This small port 10km north of Mtwara, with its sleepy old Swahili town of narrow alleys, balconied double-storey homesteads and carved Zanzibar doors, is of far greater historical significance than its upstart neighbour. Indeed, for much of the 19th century, Mikindani was the most important port south of Kilwa Kivinje, and it is from here that Livingstone launched his last fatal expedition into the interior.


Named for the palms (mikinda) that flourish in the vicinity, Mikindani town is not so antiquated as its timeworn façade might suggest. A late 19th-century settlement, it peaked commercially as an exporter of rubber and agricultural produce during the years that divided the abolition of the slave trade from German colonisation.
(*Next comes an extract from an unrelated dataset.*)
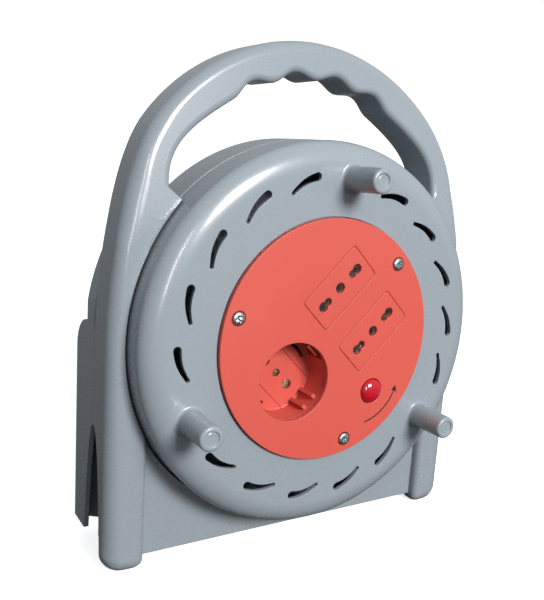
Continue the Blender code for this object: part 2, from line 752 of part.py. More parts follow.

It remained an important administrative centre until the end of World War II; the time-warped aura that envelops Mikindani today is attributable to lack of urban development after 1947, when it was abandoned as a regional centre in favour of Mtwara.

Early years

Human habitation of Mikindani Bay, the arc of small harbours and inlets on which both Mikindani and Mtwara are sited, stretches back for millennia. The proto-Makonde had arrived on the bay by the 9th century, and Shirazi traders may have settled there at about the same time, though no ruins survive to confirm this probability. The first known reference to Mikindani Bay (under a different name) is on a 1796 map drawn by Alexander Dalyrimple.

The oldest first-hand account of the area was penned by Lieutenant Boteler of the HMS Barracouta, which anchored at the bay in 1824. The major settlement at this time was Pemba, on the northern entrance of the harbour on which Mikindani stands today. Boteler describes Pemba as being dominated by a ‘fine castellated building of the old Portuguese … on the side of a steep hill … neatly whitewashed [and] most likely garrisoned’. Boteler also noted that the bay was ‘inhabited by Arabs, probably under the Sultan of Muscat’. It is known that Pemba was then a major supplier of slaves to Reunion, Seychelles and Comoros: the Arabic inhabitants mentioned by Boteler were almost certainly Omani slave traders, and it would have been they, rather than the Portuguese, who constructed the castellated hillside fortification.

Livingstone in Mikindani

The explorer David Livingstone arrived at Mikindani on 24 March 1866, rented a house in the nearby village of Pemba, and rested up for two weeks before embarking on his final expedition into the African interior. Livingstone cited Mikindani as ‘the finest port on the coast’, but was unimpressed by its Arabic inhabitants, whom he characterised as ‘a wretched lot physically, thin, washed out creatures – many with bleary eyes’. Nor were they particularly devout: ‘many of them came and begged brandy, and laughed when they remarked that they could drink it in secret, but not openly’.

Upon enquiring about the settlers’ history, Livingstone was told they had ‘not been here long’ but noted that ‘a ruin on the northern peninsula … built of stone and lime Arab fashion, and others on the northwest, show that the place has been known and used of old’. The fort described by Boteler was evidently disused by then, perhaps due to a slump in the slave trade, and the sense of economic decline is reinforced by Livingstone’s reference to the ‘agent of the Zanzibar customs house [who] presides over the customs, which are very small’. Eight years later, Vice Consul Elton reported that the district had ‘been subjected to attacks from the inland and neighbouring tribes, who have burnt the houses [and] lifted the cattle … It is proposed to desert Mikindani and make a stand at Lindi. Trade is at stand still.’

Boom years

By 1880, when Vice Consul Holmwood undertook an extensive tour of the south coast, Mikindani was entrenched as the main urban centre on the eponymous bay, with a rapidly growing population ‘both Arabs and natives … Banyans and Hindi’. Its fortunes, too, had undergone a dramatic upswing. Holmwood noted that ‘Mikindani had prospered immensely since Livingstone had visited it’, and felt that the recently established rubber plantations had resulted in ‘a complete revolution [with] all classes deriving their income from it or through it’. He remarked on the ‘large number of goats and cattle’, and on how ‘trade had increased exceedingly [with] almost all the produce of the Rovuma region finding its way there’. Holmwood ended his glowing appraisal by stating that ‘South of Bagamoyo, Mikindani will now rank in importance next after Kilwa and Lindi’.

Prosperous Mikindani formed the obvious choice for Germany’s southeast regional headquarters, and it was settled as such in 1890. Mikindani remained the most important settlement on the bay, and the administrative centre for Rovuma region, until the late 1940s, when the colonial government relocated to Mtwara to develop its harbour to service the infamous post-war groundnut scheme.